The ABMB fair itself may still be the best, per-square-inch, high-density contemporary art experience in the country, but 2012 felt like an off year. With many of the players from New York, the aftermath of Sandy — not to mention the reality of the recession — hung over everything. Jennifer Rubell had to cancel her annual performance art brunch, a hugely popular event open to the public, because elements of the installation in her New York studio were destroyed by the storm, she said. There were spats between rival satellite art fairs (The New Art Dealers Alliance tried to bar its members from showing at an upstart fair on the beach called Untitled) and a spate of prominent no-shows. As if to underscore the unsettled mood, outside the Vanity Fair party one collector was robbed by a purse-snatching bicyclist.

However, the week was far from dead: SoHo Beach House was the fashion hangout and Delano the art one, with Klaus Biesenbach holding MoMA/P.S. 1’s benefit for the Rockaways there, Tim Nye overseeing a stylish bungalow lounge, and Lawrence Benenson, newest board member of MoMA, genially hosting friends at Delano’s Bianca restaurant (On menu: $58 truffled pasta).
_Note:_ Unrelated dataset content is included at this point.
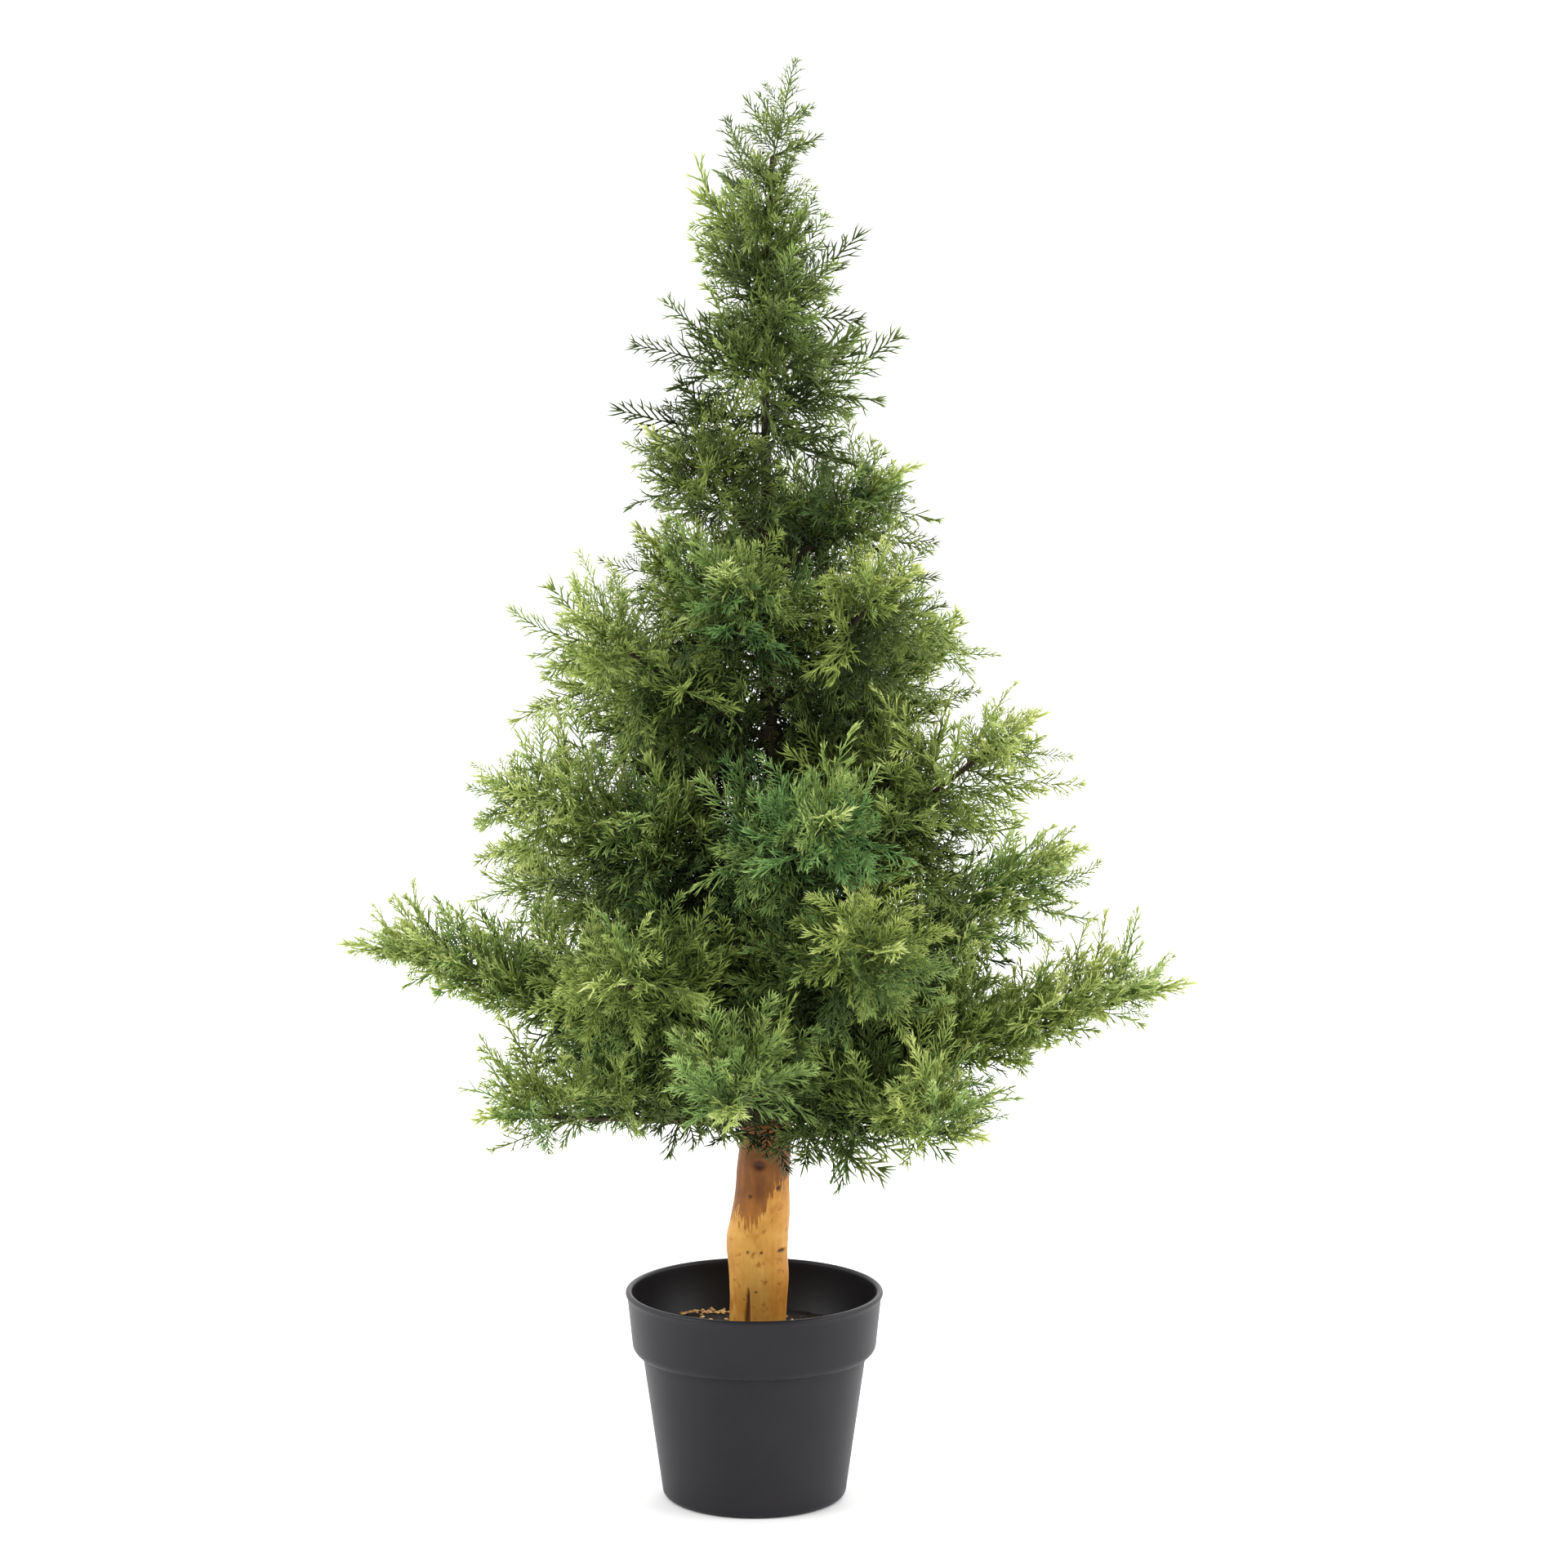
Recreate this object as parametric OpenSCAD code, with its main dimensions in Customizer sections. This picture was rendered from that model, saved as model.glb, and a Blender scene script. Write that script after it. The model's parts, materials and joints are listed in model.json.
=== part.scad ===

What one Hollywood publicist dubbed “Art Boozle” shined in the eyes of a prominent first-timer, Diane von Furtstenberg. She was in Miami hosting a lobster lunch to introduce her new DVF-designed bottle of Evian. She had never been to Art Basel before, and had been reluctant to attend, she said. But she ended up doing some art buying (She singled out Tornabuoni Gallery’s booth of Lucio Fontanas for particular praise.) “Art Basel Miami? I thought I was going to hate it,” she said. “And I love it.”

And any ennui in the art world did not affect the travel plans of the celebrity world. For those keeping score of celebrity attendees, here is an incomplete list: A-Rod, Rachel Maddow, Owen Wilson, Lenny Kravitz, Beyonce, Kanye, Sean Combs, Chelsea Handler, Kellan Lutz, Martha Stewart, Marcia Cross, Will Ferrell, Stephen Dorff, Dita von Teese, Jane Seymour, Kelly Osbourne, Julian Lennon, Pharrell Williams, Marg Helgenberger, Jeremy Piven, Kardashians Kourtney and Kim.